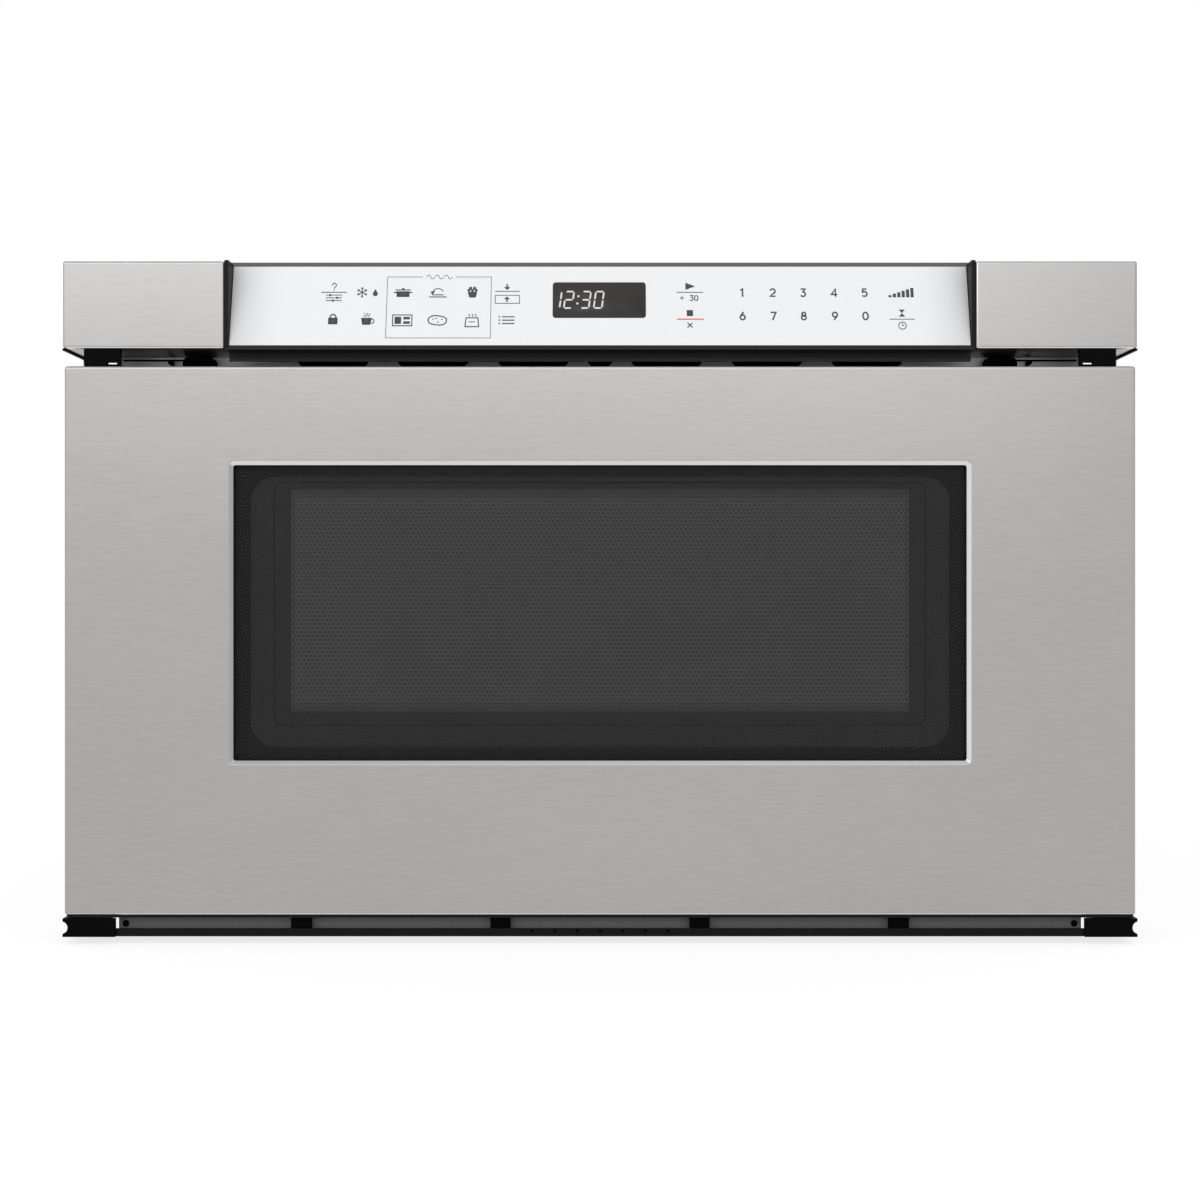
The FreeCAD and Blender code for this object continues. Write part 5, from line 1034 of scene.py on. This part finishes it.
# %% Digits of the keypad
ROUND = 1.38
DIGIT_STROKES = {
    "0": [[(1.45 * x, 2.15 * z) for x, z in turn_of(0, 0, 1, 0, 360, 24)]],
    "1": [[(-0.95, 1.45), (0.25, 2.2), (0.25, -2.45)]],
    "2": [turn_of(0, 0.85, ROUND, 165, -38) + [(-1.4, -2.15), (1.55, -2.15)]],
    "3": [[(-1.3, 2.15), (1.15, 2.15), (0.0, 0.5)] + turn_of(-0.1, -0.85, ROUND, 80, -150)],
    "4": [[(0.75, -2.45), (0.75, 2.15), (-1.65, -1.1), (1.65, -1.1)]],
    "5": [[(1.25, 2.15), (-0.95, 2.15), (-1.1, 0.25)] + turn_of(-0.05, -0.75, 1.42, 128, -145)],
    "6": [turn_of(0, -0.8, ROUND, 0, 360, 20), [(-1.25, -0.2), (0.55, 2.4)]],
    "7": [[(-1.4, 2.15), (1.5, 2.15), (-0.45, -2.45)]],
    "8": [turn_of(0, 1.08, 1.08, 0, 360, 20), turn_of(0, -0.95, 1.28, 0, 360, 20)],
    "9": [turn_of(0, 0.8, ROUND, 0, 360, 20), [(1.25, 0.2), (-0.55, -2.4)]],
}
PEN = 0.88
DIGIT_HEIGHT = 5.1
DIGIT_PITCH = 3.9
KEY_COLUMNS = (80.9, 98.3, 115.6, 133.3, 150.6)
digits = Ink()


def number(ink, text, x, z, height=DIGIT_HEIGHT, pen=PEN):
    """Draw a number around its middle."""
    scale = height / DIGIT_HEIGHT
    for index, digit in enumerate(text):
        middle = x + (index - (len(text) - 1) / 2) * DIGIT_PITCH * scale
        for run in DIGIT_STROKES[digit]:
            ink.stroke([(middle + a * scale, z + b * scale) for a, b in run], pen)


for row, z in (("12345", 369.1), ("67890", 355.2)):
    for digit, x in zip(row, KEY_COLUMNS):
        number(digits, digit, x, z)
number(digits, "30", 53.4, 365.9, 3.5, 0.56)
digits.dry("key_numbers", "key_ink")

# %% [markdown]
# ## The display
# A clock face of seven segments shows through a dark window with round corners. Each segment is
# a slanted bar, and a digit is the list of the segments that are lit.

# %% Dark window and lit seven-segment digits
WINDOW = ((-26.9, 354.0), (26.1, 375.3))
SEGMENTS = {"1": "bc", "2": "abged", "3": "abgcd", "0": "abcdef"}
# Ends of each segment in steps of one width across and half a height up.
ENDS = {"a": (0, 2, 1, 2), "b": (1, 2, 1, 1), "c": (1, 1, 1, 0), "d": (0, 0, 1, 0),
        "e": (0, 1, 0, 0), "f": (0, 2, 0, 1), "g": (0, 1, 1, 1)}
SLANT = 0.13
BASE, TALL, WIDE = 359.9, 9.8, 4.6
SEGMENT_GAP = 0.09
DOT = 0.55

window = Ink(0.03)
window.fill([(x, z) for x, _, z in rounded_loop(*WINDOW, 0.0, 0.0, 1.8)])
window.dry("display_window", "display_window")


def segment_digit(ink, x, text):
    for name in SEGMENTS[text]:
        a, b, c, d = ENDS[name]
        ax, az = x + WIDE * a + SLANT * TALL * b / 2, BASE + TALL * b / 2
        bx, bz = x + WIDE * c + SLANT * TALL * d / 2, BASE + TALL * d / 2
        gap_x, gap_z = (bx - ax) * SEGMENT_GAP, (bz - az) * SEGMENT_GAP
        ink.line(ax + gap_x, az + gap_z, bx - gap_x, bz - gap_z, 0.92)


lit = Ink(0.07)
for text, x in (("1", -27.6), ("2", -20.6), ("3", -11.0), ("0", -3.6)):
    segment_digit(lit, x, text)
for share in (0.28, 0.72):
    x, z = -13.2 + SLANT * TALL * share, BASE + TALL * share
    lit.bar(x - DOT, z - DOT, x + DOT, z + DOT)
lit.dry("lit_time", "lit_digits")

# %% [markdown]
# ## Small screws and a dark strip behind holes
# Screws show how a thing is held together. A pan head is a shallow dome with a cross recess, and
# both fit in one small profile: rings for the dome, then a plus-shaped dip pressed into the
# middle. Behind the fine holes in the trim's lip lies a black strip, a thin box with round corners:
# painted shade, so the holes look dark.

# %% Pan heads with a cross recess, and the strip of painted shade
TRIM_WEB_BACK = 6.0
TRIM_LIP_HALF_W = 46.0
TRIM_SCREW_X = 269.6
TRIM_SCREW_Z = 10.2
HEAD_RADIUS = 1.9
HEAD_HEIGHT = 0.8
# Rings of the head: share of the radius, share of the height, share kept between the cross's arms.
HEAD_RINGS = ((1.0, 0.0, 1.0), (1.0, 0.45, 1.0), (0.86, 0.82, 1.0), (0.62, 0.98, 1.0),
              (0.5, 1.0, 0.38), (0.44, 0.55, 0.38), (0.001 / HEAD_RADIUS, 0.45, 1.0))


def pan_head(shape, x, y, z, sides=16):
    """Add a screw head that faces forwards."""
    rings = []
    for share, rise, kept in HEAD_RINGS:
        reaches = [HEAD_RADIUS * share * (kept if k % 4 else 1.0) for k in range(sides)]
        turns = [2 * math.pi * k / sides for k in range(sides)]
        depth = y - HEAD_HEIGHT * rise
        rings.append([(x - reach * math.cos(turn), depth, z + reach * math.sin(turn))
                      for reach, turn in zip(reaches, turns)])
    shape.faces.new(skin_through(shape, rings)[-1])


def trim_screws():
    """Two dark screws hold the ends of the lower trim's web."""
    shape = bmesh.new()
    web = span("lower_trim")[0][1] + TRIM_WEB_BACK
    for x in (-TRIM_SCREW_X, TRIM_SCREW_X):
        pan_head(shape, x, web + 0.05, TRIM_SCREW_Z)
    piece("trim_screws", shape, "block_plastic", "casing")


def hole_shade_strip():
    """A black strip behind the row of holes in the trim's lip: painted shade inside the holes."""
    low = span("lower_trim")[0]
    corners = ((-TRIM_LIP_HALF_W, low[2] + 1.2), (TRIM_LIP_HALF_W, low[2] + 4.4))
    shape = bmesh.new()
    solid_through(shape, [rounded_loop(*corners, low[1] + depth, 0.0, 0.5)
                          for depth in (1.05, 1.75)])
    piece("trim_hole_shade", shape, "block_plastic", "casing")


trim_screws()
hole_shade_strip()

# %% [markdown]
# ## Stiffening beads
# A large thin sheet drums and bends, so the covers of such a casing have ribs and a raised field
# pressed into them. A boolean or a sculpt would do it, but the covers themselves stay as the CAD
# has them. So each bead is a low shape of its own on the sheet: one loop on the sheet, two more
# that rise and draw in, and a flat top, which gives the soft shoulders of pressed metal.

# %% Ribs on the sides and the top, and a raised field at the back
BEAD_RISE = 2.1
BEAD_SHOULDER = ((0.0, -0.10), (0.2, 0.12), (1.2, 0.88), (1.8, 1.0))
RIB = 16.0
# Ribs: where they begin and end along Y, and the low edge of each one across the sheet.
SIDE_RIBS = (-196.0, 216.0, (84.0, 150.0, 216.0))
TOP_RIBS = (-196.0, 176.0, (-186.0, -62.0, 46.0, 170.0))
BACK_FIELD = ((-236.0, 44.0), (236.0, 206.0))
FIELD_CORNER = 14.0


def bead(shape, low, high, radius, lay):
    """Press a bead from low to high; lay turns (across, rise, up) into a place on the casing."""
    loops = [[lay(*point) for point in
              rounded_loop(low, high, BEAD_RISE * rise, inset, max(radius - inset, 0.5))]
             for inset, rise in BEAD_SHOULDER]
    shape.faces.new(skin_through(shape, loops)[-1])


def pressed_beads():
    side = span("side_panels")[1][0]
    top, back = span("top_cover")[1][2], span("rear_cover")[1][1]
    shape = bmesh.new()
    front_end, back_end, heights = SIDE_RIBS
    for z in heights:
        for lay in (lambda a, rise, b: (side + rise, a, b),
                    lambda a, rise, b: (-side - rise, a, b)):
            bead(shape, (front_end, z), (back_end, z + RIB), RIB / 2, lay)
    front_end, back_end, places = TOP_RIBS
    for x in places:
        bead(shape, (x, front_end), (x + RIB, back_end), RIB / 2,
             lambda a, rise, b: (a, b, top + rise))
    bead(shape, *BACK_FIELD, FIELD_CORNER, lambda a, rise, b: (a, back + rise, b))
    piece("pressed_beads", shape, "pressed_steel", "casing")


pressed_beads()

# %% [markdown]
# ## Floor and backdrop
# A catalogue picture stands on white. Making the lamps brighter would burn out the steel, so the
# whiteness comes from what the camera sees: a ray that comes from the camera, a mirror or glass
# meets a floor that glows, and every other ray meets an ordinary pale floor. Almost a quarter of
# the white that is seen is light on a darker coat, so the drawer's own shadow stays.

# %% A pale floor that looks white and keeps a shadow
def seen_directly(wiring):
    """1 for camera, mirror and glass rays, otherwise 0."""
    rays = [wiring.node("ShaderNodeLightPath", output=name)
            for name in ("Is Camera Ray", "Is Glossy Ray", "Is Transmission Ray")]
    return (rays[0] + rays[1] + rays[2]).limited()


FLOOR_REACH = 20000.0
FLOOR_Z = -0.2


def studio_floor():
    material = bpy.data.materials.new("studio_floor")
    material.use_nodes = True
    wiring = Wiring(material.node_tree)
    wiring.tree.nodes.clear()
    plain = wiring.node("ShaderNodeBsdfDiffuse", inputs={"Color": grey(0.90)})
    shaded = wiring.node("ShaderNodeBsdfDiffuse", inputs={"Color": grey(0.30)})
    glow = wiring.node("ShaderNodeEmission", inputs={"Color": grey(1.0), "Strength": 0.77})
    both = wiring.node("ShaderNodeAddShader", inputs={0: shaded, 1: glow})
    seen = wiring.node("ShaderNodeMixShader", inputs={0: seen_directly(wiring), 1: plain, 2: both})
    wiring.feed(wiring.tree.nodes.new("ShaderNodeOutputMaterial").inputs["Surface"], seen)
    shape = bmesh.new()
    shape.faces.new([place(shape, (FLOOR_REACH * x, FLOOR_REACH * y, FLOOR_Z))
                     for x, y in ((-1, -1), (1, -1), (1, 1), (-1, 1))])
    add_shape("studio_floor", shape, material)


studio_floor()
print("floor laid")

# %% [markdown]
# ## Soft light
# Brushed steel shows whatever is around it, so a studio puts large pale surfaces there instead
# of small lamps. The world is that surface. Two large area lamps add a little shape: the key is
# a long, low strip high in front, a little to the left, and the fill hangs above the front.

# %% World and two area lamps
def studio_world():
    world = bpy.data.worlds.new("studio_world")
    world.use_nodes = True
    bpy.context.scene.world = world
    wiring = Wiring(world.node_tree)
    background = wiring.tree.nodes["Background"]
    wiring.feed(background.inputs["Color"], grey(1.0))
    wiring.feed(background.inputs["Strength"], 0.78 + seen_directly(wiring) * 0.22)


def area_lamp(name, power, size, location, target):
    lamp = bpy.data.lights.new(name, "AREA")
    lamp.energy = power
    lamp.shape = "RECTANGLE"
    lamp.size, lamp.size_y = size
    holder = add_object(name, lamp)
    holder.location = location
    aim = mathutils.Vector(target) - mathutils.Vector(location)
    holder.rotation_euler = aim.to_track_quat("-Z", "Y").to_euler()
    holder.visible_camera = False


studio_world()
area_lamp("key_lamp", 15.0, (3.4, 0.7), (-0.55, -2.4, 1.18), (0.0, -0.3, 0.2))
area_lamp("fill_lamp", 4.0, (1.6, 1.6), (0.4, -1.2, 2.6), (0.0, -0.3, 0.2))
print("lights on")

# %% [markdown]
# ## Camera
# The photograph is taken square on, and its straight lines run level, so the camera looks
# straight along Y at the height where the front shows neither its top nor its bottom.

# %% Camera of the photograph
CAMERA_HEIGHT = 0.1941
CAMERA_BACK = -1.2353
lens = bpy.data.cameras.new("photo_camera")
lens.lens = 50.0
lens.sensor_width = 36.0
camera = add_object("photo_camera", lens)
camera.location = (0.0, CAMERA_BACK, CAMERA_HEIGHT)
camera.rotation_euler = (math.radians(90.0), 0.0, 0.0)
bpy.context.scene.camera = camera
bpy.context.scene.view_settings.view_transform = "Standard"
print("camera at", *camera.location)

Exercise task: Please reproduce exactly the lines above, beginning with the first and ending with the line that contains "digits = Ink()", and include nothing outside that range.

Exercise result:
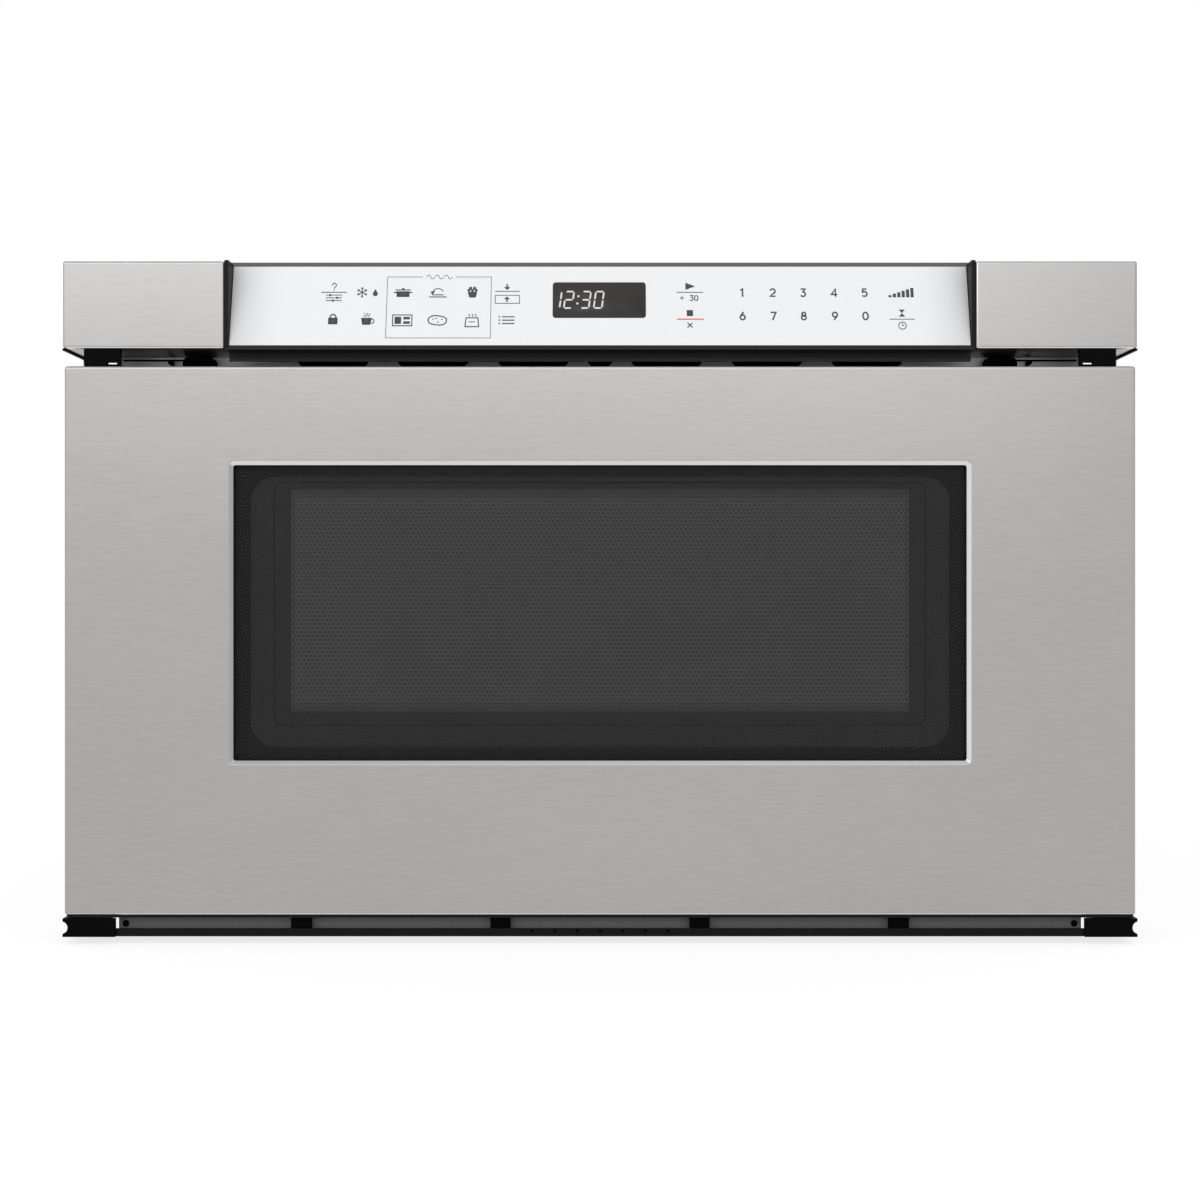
The FreeCAD and Blender code for this object continues. Write part 5, from line 1034 of scene.py on. This part finishes it.
# %% Digits of the keypad
ROUND = 1.38
DIGIT_STROKES = {
    "0": [[(1.45 * x, 2.15 * z) for x, z in turn_of(0, 0, 1, 0, 360, 24)]],
    "1": [[(-0.95, 1.45), (0.25, 2.2), (0.25, -2.45)]],
    "2": [turn_of(0, 0.85, ROUND, 165, -38) + [(-1.4, -2.15), (1.55, -2.15)]],
    "3": [[(-1.3, 2.15), (1.15, 2.15), (0.0, 0.5)] + turn_of(-0.1, -0.85, ROUND, 80, -150)],
    "4": [[(0.75, -2.45), (0.75, 2.15), (-1.65, -1.1), (1.65, -1.1)]],
    "5": [[(1.25, 2.15), (-0.95, 2.15), (-1.1, 0.25)] + turn_of(-0.05, -0.75, 1.42, 128, -145)],
    "6": [turn_of(0, -0.8, ROUND, 0, 360, 20), [(-1.25, -0.2), (0.55, 2.4)]],
    "7": [[(-1.4, 2.15), (1.5, 2.15), (-0.45, -2.45)]],
    "8": [turn_of(0, 1.08, 1.08, 0, 360, 20), turn_of(0, -0.95, 1.28, 0, 360, 20)],
    "9": [turn_of(0, 0.8, ROUND, 0, 360, 20), [(1.25, 0.2), (-0.55, -2.4)]],
}
PEN = 0.88
DIGIT_HEIGHT = 5.1
DIGIT_PITCH = 3.9
KEY_COLUMNS = (80.9, 98.3, 115.6, 133.3, 150.6)
digits = Ink()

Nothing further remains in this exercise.